Pour préserver le plus longtemps possible l’équilibre obtenu, le groupe essayera de rejeter à l’extérieur les causes du conflit inévitable.

Clivage et projection

Le groupe va alors opérer un clivage bon/mauvais. Le mauvais étant ce qui sera le plus loin de lui (à l’extérieur lorsque c’est possible) ou marqué par une différence suffisante à l’intérieur lorsque l’extérieur ne peut être convoqué (c’est le cas du membre « bouc émissaire »).

C’est sur ce clivage interne de l’appareil groupal que l’illusion groupale repose. Les pulsions destructrices clivées sont projetées sur une victime émissaire membre du groupe ou sur un groupe extérieur.

Toutefois, l’extérieur suscite aussi une angoisse, celle d’être attaqué en retour. La violence interne et externe vont faire que le groupe ne pourra plus éviter de voir le conflit. Si ce dernier apparaît trop dangereux, le groupe ne peut que se supprimer en tant qu’unité et se morceler. L’analyste tentera d’amener le groupe à prendre conscience de cela et à
accepter le conflit, à y travailler pour le comprendre et le dépasser.

Le morcellement et le retour à l’archaïque

La rupture de l’illusion provoque un retour de l’archaïque avec, simultanément, perte de l’unité groupale et perte de l’unité du sujet.

On est dans ces cas là dans le versant psychotique du fonctionnement groupal, avec comme manifestation le morcellement haineux, les autres devenant comme des parties de soi haïes.

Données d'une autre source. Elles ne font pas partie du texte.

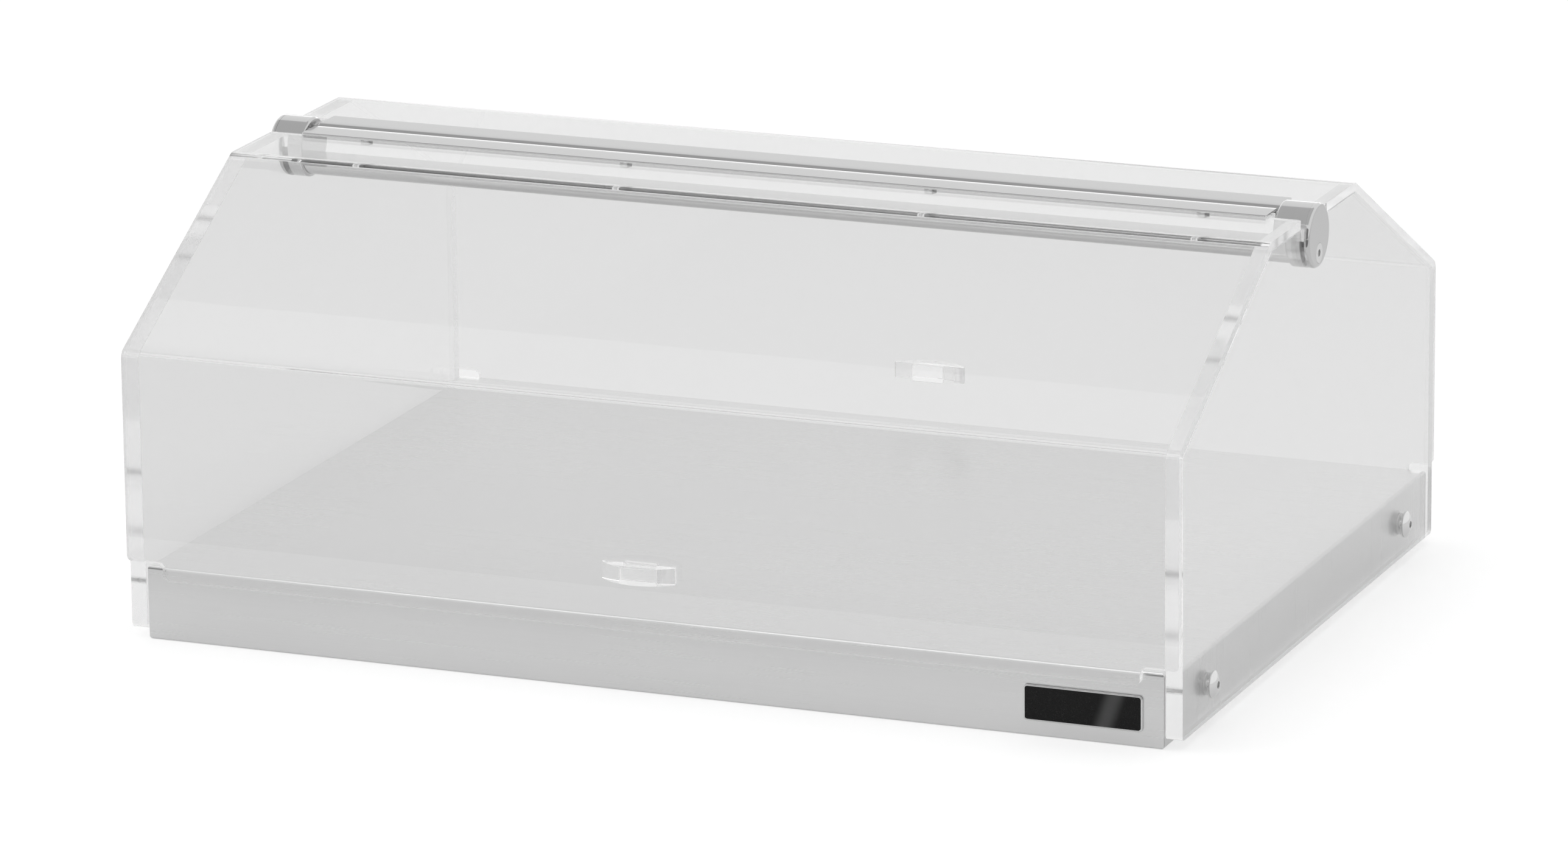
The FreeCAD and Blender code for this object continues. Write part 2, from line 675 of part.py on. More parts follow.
def make_end_plug(label):
    """Turned and milled plug against the inner face of a panel, its bridge lying in the panel's notch."""
    body = new_body(label)
    flange = sketch_on(body, "YZ_Plane", "flange", out="plug_inner_face")
    circle(flange, "0", "bar_height", "plug_diameter")
    pad(body, flange, "plug_flange")

    def at_inner_edge(middle, edge):
        return near(middle.x, value("plug_inner_face"))

    dress_edges(body, "Fillet", "Radius", "plug_edge_radius", at_inner_edge)
    bridge = sketch_on(body, "YZ_Plane", "bridge", out="panel_inner_face")
    outline(
        bridge,
        ("-bridge_width / 2", "bar_height"),
        ("bridge_width / 2", "bar_height"),
        ("bridge_width / 2", "bar_height + bridge_side_rise"),
        Arc("0", "bar_height"),
        ("-bridge_width / 2", "bar_height + bridge_side_rise"),
    )
    pad(body, bridge, "panel_wall - bridge_gap")
    spigot = sketch_on(body, "YZ_Plane", "spigot", out="plug_inner_face")
    outline(
        spigot,
        ("spigot_flat_reach", "bar_height - spigot_flat_drop"),
        ("-spigot_flat_reach", "bar_height - spigot_flat_drop"),
        Arc("0", "bar_height"),
    )
    pad(body, spigot, "spigot_length", backwards=True)
    rod_holes = sketch_on(body, "YZ_Plane", "rod_holes", out="plug_inner_face")
    circle(rod_holes, "-pivot_reach", "pivot_height", "rod_diameter + 2 * rod_fit_clearance")
    circle(rod_holes, "pivot_reach", "pivot_height", "rod_diameter + 2 * rod_fit_clearance")
    cut(body, rod_holes, "rod_hole_depth", forwards=True)
    screw_hole = sketch_on(body, "YZ_Plane", "screw_hole", out="panel_inner_face")
    circle(screw_hole, "0", "disc_screw_height", "disc_screw_thread + 2 * thread_clearance")
    cut(body, screw_hole, "plug_flange - plug_hole_floor")
    return body


def make_end_disc(label):
    """Polished disc on the outer face of a panel, countersunk for the screw that holds the bar's end."""
    body = new_body(label)
    disc = sketch_on(body, "YZ_Plane", "disc", out="panel_outer_face")
    circle(disc, "0", "bar_height", "plug_diameter")
    pad(body, disc, "disc_thickness")
    hole = sketch_on(body, "YZ_Plane", "hole")
    circle(hole, "0", "disc_screw_height", "disc_screw_thread + 2 * countersink_gap")
    cut(body, hole)

    def outer_edge_of(radius):
        def wanted(middle, edge):
            return near(middle.x, value("disc_outer_face")) and near(edge.BoundBox.YLength / 2, value(radius))
        return wanted

    dress_edges(body, "Chamfer", "Size", "countersink", outer_edge_of("disc_screw_thread / 2 + countersink_gap"))
    dress_edges(body, "Fillet", "Radius", "disc_edge_radius", outer_edge_of("plug_radius"))
    return body


def make_end_disc_screws():
    """Countersunk socket screws through the discs and the panels into the plugs."""
    body = new_body("end_disc_screws", many=True)
    tip = "plug_inner_face + disc_screw_tip_gap"
    profile = sketch_on(body, "XZ_Plane", "profile", up="disc_screw_height")
    outline(
        profile,
        (tip, "0"),
        ("disc_outer_face", "0"),
        ("disc_outer_face", "disc_screw_head / 2"),
        ("disc_outer_face - countersink", "disc_screw_thread / 2"),
        (tip, "disc_screw_thread / 2"),
    )
    turn(body, profile)
    socket = sketch_on(body, "YZ_Plane", "socket", out="disc_outer_face")
    hexagon(socket, "0 * overrun", "disc_screw_height", "key_across_flats")
    cut(body, socket, "key_depth")
    mirror(body, "YZ_Plane")
    return body


def make_hinge_bar():
    """Polished tube under the two rods, flat on top and round below, seated on the plugs' spigots."""
    body = new_body("hinge_bar")
    section = sketch_on(body, "YZ_Plane", "section")
    outline(
        section,
        ("bar_flat_reach", "bar_flat_height"),
        ("-bar_flat_reach", "bar_flat_height"),
        Arc("0", "bar_height"),
    )
    outline(
        section,
        ("bore_flat_reach", "bar_height - bore_flat_drop"),
        ("-bore_flat_reach", "bar_height - bore_flat_drop"),
        Arc("0", "bar_height"),
    )
    pad(body, section, "2 * plug_inner_face", both_ways=True)
    return body


def make_side_screws():
    """Button-head socket screws that clamp the panels to the tray."""
    body = new_body("side_screws", many=True)
    tip = "side_nut_face - side_screw_tip"
    profile = sketch_on(body, "XZ_Plane", "profile", up="side_screw_height", out="side_screw_reach")
    outline(
        profile,
        (tip, "0"),
        ("panel_outer_face + side_screw_head_height", "0"),
        ("panel_outer_face + side_screw_head_height", "side_screw_head_flat / 2"),
        Arc("panel_outer_face - dome_centre_drop", "0"),
        ("panel_outer_face + side_screw_head_rim", "side_screw_head / 2"),
        ("panel_outer_face", "side_screw_head / 2"),
        ("panel_outer_face", "side_screw_thread / 2"),
        (tip, "side_screw_thread / 2"),
    )
    turn(body, profile)
    socket = sketch_on(body, "YZ_Plane", "socket", out="panel_outer_face + side_screw_head_height")
    hexagon(socket, "-side_screw_reach", "side_screw_height", "key_across_flats")
    cut(body, socket, "key_depth")
    mirror(body, "XZ_Plane")
    mirror(body, "YZ_Plane")
    return body


def make_side_spacers():
    """Rings on the side screws that fill the gap between each panel and the tray."""
    body = new_body("side_spacers", many=True)
    rings = sketch_on(body, "YZ_Plane", "rings", out="tray_width / 2")
    for reach in ("side_screw_reach", "-side_screw_reach"):
        circle(rings, reach, "side_screw_height", "spacer_diameter")
        circle(rings, reach, "side_screw_height", "side_screw_thread + 2 * screw_hole_clearance")
    pad(body, rings, "tray_side_gap")
    mirror(body, "YZ_Plane")
    return body


def make_side_nuts():
    """Hexagon nuts on the side screws, against the inside of the tray's skirts."""
    body = new_body("side_nuts", many=True)
    nuts = sketch_on(body, "YZ_Plane", "nuts", out="side_nut_face")
    for reach in ("side_screw_reach", "-side_screw_reach"):
        hexagon(nuts, reach, "side_screw_height", "side_nut_across_flats")
        circle(nuts, reach, "side_screw_height", "side_screw_thread + 2 * thread_clearance")
    pad(body, nuts, "side_nut_thickness")
    mirror(body, "YZ_Plane")
    return body


def make_badge_plate():
    """Blank plate stuck on the tray's front skirt, near its right end."""
    body = new_body("badge_plate")
    plate = sketch_on(body, "XZ_Plane", "plate", out="case_depth / 2")
    right = "panel_inner_face - badge_end_inset"
    rectangle(
        plate,
        f"{right} - badge_width",
        right,
        "badge_foot_height",
        "badge_foot_height + badge_height",
        "badge_corner_radius",
    )
    pad(body, plate, "badge_thickness")
    return body


sub_parts = [
    make_base_tray(),
    make_hinge_bar(),
    make_side_screws(),
    make_side_spacers(),
    make_side_nuts(),
    make_end_disc_screws(),
    make_badge_plate(),
]
for make_piece, front_label, rear_label in (
    (make_lid, "front_lid", "rear_lid"),
    (make_handle, "front_handle", "rear_handle"),
    (make_hinge_leaf, "front_hinge_leaf", "rear_hinge_leaf"),
    (make_leaf_nuts, "front_leaf_nuts", "rear_leaf_nuts"),
    (make_hinge_rod, "front_hinge_rod", "rear_hinge_rod"),
    (make_side_panel, "right_side_panel", "left_side_panel"),
    (make_end_plug, "right_end_plug", "left_end_plug"),
    (make_end_disc, "right_end_disc", "left_end_disc"),
):
    sub_parts.append(make_piece(front_label))
    sub_parts.append(make_piece(rear_label))
    turn_round(sub_parts[-1])
doc.recompute()

for item in doc.Objects:
    if "Invalid" in item.State or "Error" in item.State:
        raise RuntimeError(f"{item.Label} did not recompute: {item.State}")
    if item.TypeId == "Sketcher::SketchObject" and not item.FullyConstrained:
        raise RuntimeError(f"{item.Label} is not fully constrained")
for sub_part in sub_parts:
    if sub_part.Shape.isNull() or not sub_part.Shape.isValid() or not sub_part.Shape.Solids:
        raise RuntimeError(f"{sub_part.Label} has no valid solid")

os.makedirs("parts", exist_ok=True)
for sub_part in sub_parts:
    sub_part.Shape.exportStep(os.path.join("parts", sub_part.Label + ".step"))
    box = sub_part.Shape.BoundBox
    print(
        f"{sub_part.Label}: {len(sub_part.Shape.Solids)} solid(s), {sub_part.Shape.Volume:.0f} mm3,"
        f" X {box.XMin:.2f} to {box.XMax:.2f}, Y {box.YMin:.2f} to {box.YMax:.2f},"
        f" Z {box.ZMin:.2f} to {box.ZMax:.2f}"
    )
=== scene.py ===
import bmesh
import bpy
import math
from mathutils import Matrix, Vector


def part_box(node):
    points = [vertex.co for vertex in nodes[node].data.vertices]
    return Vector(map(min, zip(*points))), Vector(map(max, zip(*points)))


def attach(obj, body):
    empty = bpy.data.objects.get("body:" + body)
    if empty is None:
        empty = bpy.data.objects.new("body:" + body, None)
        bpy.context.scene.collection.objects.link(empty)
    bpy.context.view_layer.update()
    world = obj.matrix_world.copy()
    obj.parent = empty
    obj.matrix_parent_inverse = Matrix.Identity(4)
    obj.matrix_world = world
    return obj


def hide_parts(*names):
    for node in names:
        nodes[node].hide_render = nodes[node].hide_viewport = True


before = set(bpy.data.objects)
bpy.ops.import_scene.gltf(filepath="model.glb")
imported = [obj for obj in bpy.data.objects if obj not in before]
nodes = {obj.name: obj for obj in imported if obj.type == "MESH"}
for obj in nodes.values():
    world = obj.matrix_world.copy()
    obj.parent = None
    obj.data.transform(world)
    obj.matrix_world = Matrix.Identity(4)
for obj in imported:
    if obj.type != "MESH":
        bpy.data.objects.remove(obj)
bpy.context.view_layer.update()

# Base tray.
# One sheet of 1.2 mm stainless steel, brushed along its length and folded on a press brake to a floor, four
# skirts and a return flange under each. The skirts meet at open seams in the corners.

mm = 0.001


def new_material(name):
    """A material with its node tree and its one Principled shader."""
    material = bpy.data.materials.new(name)
    material.use_nodes = True
    return material, material.node_tree, material.node_tree.nodes["Principled BSDF"]


def add_node(tree, kind, inputs=(), **settings):
    """A node of the kind; inputs are (socket, value or output socket) pairs."""
    node = tree.nodes.new("ShaderNode" + kind)
    for setting, choice in settings.items():
        setattr(node, setting, choice)
    for socket, source in inputs:
        if isinstance(source, bpy.types.NodeSocket):
            tree.links.new(source, node.inputs[socket])
        else:
            node.inputs[socket].default_value = source
    return node


def math_node(tree, operation, *sources):
    return add_node(tree, "Math", enumerate(sources), operation=operation).outputs[0]


def between(tree, share, low, high):
    """low where share is 0, high where it is 1; low and high are numbers."""
    return math_node(tree, "MULTIPLY_ADD", share, high - low, low)


def split(tree, vector):
    """The vector's sockets X, Y and Z."""
    return add_node(tree, "SeparateXYZ", [(0, vector)]).outputs


def noise(tree, vector, scale, detail):
    return add_node(tree, "TexNoise", [("Vector", vector), ("Scale", scale), ("Detail", detail)]).outputs[0]


def grey(tree, level):
    return add_node(tree, "CombineColor", [(0, level), (1, level), (2, level)]).outputs[0]


def faces_along(tree, component, least):
    """1 where that component of the normal, either way, is greater than least."""
    return math_node(tree, "GREATER_THAN", math_node(tree, "ABSOLUTE", component), least)


def raise_surface(tree, shader, height, strength, distance):
    """Gives the shader a relief of that height."""
    bump = add_node(tree, "Bump", [("Height", height), ("Strength", strength), ("Distance", distance)])
    tree.links.new(bump.outputs[0], shader.inputs["Normal"])


def new_group(name, outputs, inputs):
    """A node group that puts out values, with the sockets that it takes in and its output node."""
    group = bpy.data.node_groups.new(name, "ShaderNodeTree")
    for label, default in inputs:
        socket = group.interface.new_socket(label, in_out="INPUT", socket_type="NodeSocketFloat")
        socket.default_value = default
    for label in outputs:
        group.interface.new_socket(label, in_out="OUTPUT", socket_type="NodeSocketFloat")
    return group, group.nodes.new("NodeGroupInput").outputs, group.nodes.new("NodeGroupOutput")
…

L’échec de l’illusion groupale, qui s’était faite « l’héritière d’une relation massive au sein idéalisé, clivé du sein persécuteur », renvoie groupe et individu à la confusion première, occasionnant des dégâts parfois majeurs aux relations entre le champ intrapsychique et le champ intersubjectif du social et du culturel.

En conclusion, l’on pourrait se demander : quel avenir peut espérer une société pluri-communautaire ?

À cette question nous pouvons répondre :

Le meilleur si un travail peut y être réalisé sur :

– l’origine et son idéalisation ;

– le semblable et son caractère illusoire ;

– le manque ;

– la collaboration à la place de l’envie ;

– l’entraide à partir de ce que chacun « est » et non pas « hait » ;

– la différence en héritage à l’intérieur du groupe familial lui-même.